Health Insurance Updates for 2026

Here’s what to expect in your healthcare plan this year

By Deborah Jeanne Sergeant

 

Physician Hemant Kalia, councilor for the 7th District of the Medical Society of State of New York and chairman of the New York Advocacy and Policy Consortium.

By now, you’ve likely received hard copy or at least emailed updates on what changes you should expect in your healthcare benefits. This year should prove to be one of fairly significant changes for plan members.

“There will be a lot of changes coming and it’s a little scary,” said physician Hemant Kalia, councilor for the 7th District of the Medical Society of State of New York and chairman of the New York Advocacy and Policy Consortium.

Kalia, who is also president and CEO at Center for Research and Innovation in Spine & Pain, said that consolidation among healthcare practices in recent years through mergers and acquisitions have meant many private practices have become part of health systems.

“The total cost of delivery of care has increased significantly over the past decade,” he said. “It puts a lot of stress on the insurance side and how to afford those high costs of therapy.”

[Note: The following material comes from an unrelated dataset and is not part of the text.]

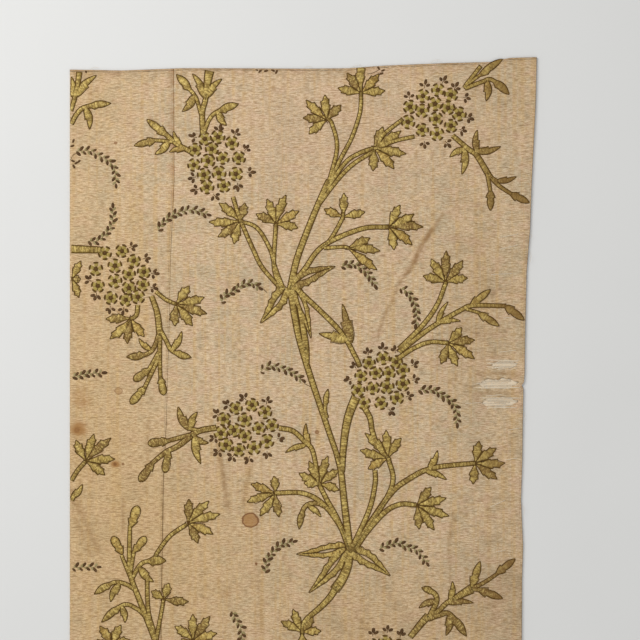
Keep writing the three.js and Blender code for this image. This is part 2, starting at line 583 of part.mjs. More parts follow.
// Named mesh of a solid; lift raises each of its points.
function meshOf(name, solid, material, lift = () => 0) {
  const result = solid.getMesh();
  const count = result.numProp;
  const positions = new Float32Array(result.numVert * 3);
  for (let i = 0; i < result.numVert; i += 1) {
    const [x, y, z] = result.vertProperties.subarray(i * count, i * count + 3);
    positions.set([x, y, z + lift(x, y)], i * 3);
  }
  const geometry = new THREE.BufferGeometry();
  geometry.setAttribute("position", new THREE.BufferAttribute(positions, 3));
  geometry.setIndex(new THREE.BufferAttribute(result.triVerts, 1));
  geometry.computeVertexNormals();
  const mesh = new THREE.Mesh(geometry, material);
  mesh.name = name;
  return mesh;
}

const group = new THREE.Group();

function addLining() {
  const left = () => LEFT_COLUMN;
  const right = (row) => along(RIGHT_EDGE, row, 1) - LINING_INSET / CELL;
  const place = clothPlace(left, right, LINING_INSET, () => ({ bottom: 0, top: LINING_THICK }));
  group.add(meshOf("lining", sheet(stations(5, 1), stations(6, 1), place), LINING_COLOUR));
}

function silkHeights(hemU, hemV) {
  return (x, y, u, v) => {
    const hem = u > hemU || v > hemV ? HEM_DROP : 0;
    const lie = relief(x, y);
    return { bottom: SILK_BASE + lie - hem, top: SILK_TOP + lie };
  };
}

// Stations of a cloth edge that is turned under, with its slope.
const turned = (count, length, lift) =>
  stations(count, length, [...lift, HEM_WIDTH + HEM_SLOPE, HEM_WIDTH]);

function addSilk() {
  const seam = (offset) => (row) => along(SEAM, row, 1) + offset / CELL;
  const rightEdge = (row) => along(RIGHT_EDGE, row, 1);
  const height = (BOTTOM_ROW - TOP_EDGE[0][1]) * CELL;
  const width = (rightEdge(MIDDLE.row) - seam(0)(MIDDLE.row)) * CELL;
  const hemV = 1 - (HEM_WIDTH + HEM_SLOPE / 2) / height;
  const hemU = 1 - (HEM_WIDTH + HEM_SLOPE / 2) / width;
  const rightPlace = clothPlace(seam(SEAM_GAP / 2), rightEdge, 0, silkHeights(hemU, hemV));
  const leftPlace = clothPlace(() => LEFT_COLUMN, seam(-SEAM_GAP / 2), 0, silkHeights(1, hemV));
  const vStations = turned(10, height, []);
  const left = sheet(stations(3, 1), vStations, leftPlace);
  let right = sheet(turned(8, width, [EDGE_LIFT_WIDTH]), vStations, rightPlace);
  for (const split of SPLITS) {
    const [from, to] = [at([split.from, split.row]), at([split.to, split.row])];
    const half = [[0.3, 0.42], [0.7, 0.5]];
    const opening = [from, ...petalOutline(from, to, split.height, half, half)];
    right = right.subtract(prism(opening, -CUT_REACH, CUT_REACH));
  }
  const ridgeWidths = [0.4, 1, 1, 1, 0.4].map((share) => share * CREASE_WIDTH);
  const ridge = strip(CREASE.map(at), ridgeWidths);
  right = right.add(prism(ridge, SILK_TOP - SILK_THICK / 2, SILK_TOP + CREASE_HEIGHT, relief));
  group.add(meshOf("silk_right", right, SILK_COLOUR));
  group.add(meshOf("silk_left", left, SILK_COLOUR));
}

// Every gold piece of one spray as flat outlines.
function sprayOutlines(spray) {
  const own = (rows) => rows.filter((row) => row[0] === spray);
  return [
    ...own(STEMS).map(([, from, to, cells]) => stemOutline(from, to, cells)),
    ...own(BLADES).map(([, stem, leaf, cells]) => bladeOutline(stem, leaf, cells)),
    ...own(LEAVES).map(([, width, base, tip, notch]) =>
      petalOutline(at(base), at(tip), width, notch > 0 ? NOTCHED : PLAIN, notch > 0 ? PLAIN : NOTCHED)),
    ...own(BROAD_LEAVES).map(([, width, base, tip]) => petalOutline(at(base), at(tip), width, BROAD, BROAD)),
    ...own(BUDS).map(([, width, base, tip]) => petalOutline(at(base), at(tip), width, BUD, BUD)),
    ...own(PALMS).flatMap(([, width, centre, tips]) =>
      tips.map((tip) => petalOutline(at(centre), at(tip), width, LOBE, LOBE))),
  ];
}

// Adds one piece of embroidery, trimmed to the cloth and lifted so that it follows it.
function addWorked(name, outlines, material) {
  const flat = joined(outlines.map(raised)).intersect(CLOTH_WINDOW);
  group.add(meshOf(name, flat, material, relief));
}

function addEmbroidery() {
  const sprays = new Set([...STEMS, ...BLADES, ...PALMS].map((row) => row[0]));
  sprays.forEach((spray) => addWorked("spray_" + spray, sprayOutlines(spray), GOLD_COLOUR));
  HEADS.forEach((head) => addWorked(head.node, headOutlines(head), FLORET_COLOUR));
  SEED_SPRIGS.forEach((cells, i) => addWorked("seeds_" + (i + 1), [seedOutline(cells)], SEED_COLOUR));
}

addLining();
addSilk();
addEmbroidery();
export default group;
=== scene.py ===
"""A lined crepe silk panel with couched gold flower branches, lying face up on a pale floor.

The pattern is laid out on a drafting grid of square cells, as a pattern drawer pricks it:
columns count to the right and rows count down. Everything is in metres, with Z up.
"""
import math

import bpy
import numpy as np
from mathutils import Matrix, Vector


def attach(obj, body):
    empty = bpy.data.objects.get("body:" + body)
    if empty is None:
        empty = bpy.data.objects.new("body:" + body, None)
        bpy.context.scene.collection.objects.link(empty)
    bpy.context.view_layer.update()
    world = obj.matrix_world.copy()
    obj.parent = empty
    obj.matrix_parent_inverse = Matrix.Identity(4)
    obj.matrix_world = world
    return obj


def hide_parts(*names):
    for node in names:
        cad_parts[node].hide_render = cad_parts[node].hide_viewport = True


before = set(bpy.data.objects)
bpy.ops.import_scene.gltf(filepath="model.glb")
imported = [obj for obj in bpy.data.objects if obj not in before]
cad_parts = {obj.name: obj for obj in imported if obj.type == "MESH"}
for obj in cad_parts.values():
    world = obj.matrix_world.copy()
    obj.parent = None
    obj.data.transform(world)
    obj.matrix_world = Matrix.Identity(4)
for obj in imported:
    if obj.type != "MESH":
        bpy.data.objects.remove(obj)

bl_info = {
    "name": "Embroidered silk panel",
    "version": (1, 0, 0),
    "blender": (4, 5, 0),
    "location": "3D View > Sidebar > Panel",
    "description": "Builds the cloths, the gold work, the flower heads and the stage of a silk panel",
    "category": "Object",
}

CELL = 0.00145  # side of one drafting cell
MIDDLE_COLUMN = 303.35
MIDDLE_ROW = 353.5
LEFT_COLUMN = 70
TOP_ROW = 65  # middling row of the top edge
BOTTOM_ROW = 650

# Heights of the layers over the floor, and the cloth's lie.
LINING_TOP = 0.0010
SILK_BASE = 0.0013
SILK_TOP = 0.0023
SWELL = 0.00022  # half height of each of the two long swells
WAVES = [(0.048, 0.130), (-0.090, 0.062)]  # metres per radian to the right and upwards
EDGE_LIFT = 0.0008  # how far the worn right edge stands up off the lining
EDGE_LIFT_WIDTH = 0.050
LINING_INSET = 0.006
HEM_WIDTH = 0.0026
HEM_DROP = 0.0009
SEAM_GAP = 0.00003
ROUNDED_WIDTH = 0.0016  # how far in the silk is rounded down at an edge
TURNED_DROP, SEAM_DROP = 0.0004, 0.00008  # and how deep, at a turned edge and at the seam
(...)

He noted that in addition to the 16% increase in premiums last year, subscribers will experience an additional premium increase. Plan holders have seen higher co-pays and deductibles as well.

“Two major health insurers have left the Rochester area and will no longer be offering Medicare Advantage plans: United HealthCare and Capital District Physician’s Health Plan,” said Matt Steele, agent with Stan Steele Agency in East Bloomfield. “Having options is important because it gives people choices. The fewer options, the less likely people will be to find things that fit their needs, budgets and particular preferences.”

The benefits offered are also affected. Steele said that with Medicare Advantage plans, typically offered items like comprehensive dental will become optional and eyewear will have lower allowances.

“We’re seeing a great reduction of benefits for PPO type plans, which someone would want if they need coverage that’s less restricted in their area of service,” Steele said. “People who are snowbirds will find fewer options.”

Among his clients who have previously signed up for Medicare Advantage plans, he is observing a shift to Medicare supplemental plans because if they travel, they have the freedom to select a provider anywhere Medicare is accepted.

Among those younger than 65, he has observed 20 to 30% price hikes.

“New York state has cut back eligibility for the Essential Plan,” Steele said. “There will be 450,000 New Yorkers who currently have no premiums and reasonable copays who will lose that by July, if not sooner.”

More consumers will pay the burden of the cost of prescriptions. Even when purchasing generics, people will be expected to pay 25% or more in some cases. Prescription deductibles have soared to more than $600 or more per person and many anticipate that they’ll have to pay that out-of-pocket in January or February.

Steele has seen benefits such as gym memberships drop off plans as well, even though “staying fit is an important part of being healthy,” he said.

Terry James, advisor with Clear Benefits Advisors in Rochester, echoed similar trends of premium rates increasing, prescriptions going up and deductibles rising.

“We’re seeing this across the board with every insurance company,” James said. “We’re not necessarily seeing the increases in the co-insurance. Those have stayed consistent. The waiting period at which they start helping has increased.”

Anyone who receives health insurance benefits through an employer should review their plan during their company’s open enrollment period. People who must change insurers because of a qualifying life event such as changing jobs, losing benefits because of divorce or dissolution of the company has a “special enrollment period” during which they can select a new plan.

For people losing their Medicare Advantage plans, the deadline extends through the month of January, although their previous plan has expired as of Dec. 31 and until they select a new plan, they automatically revert to Medicare A and B, without prescription drug coverage.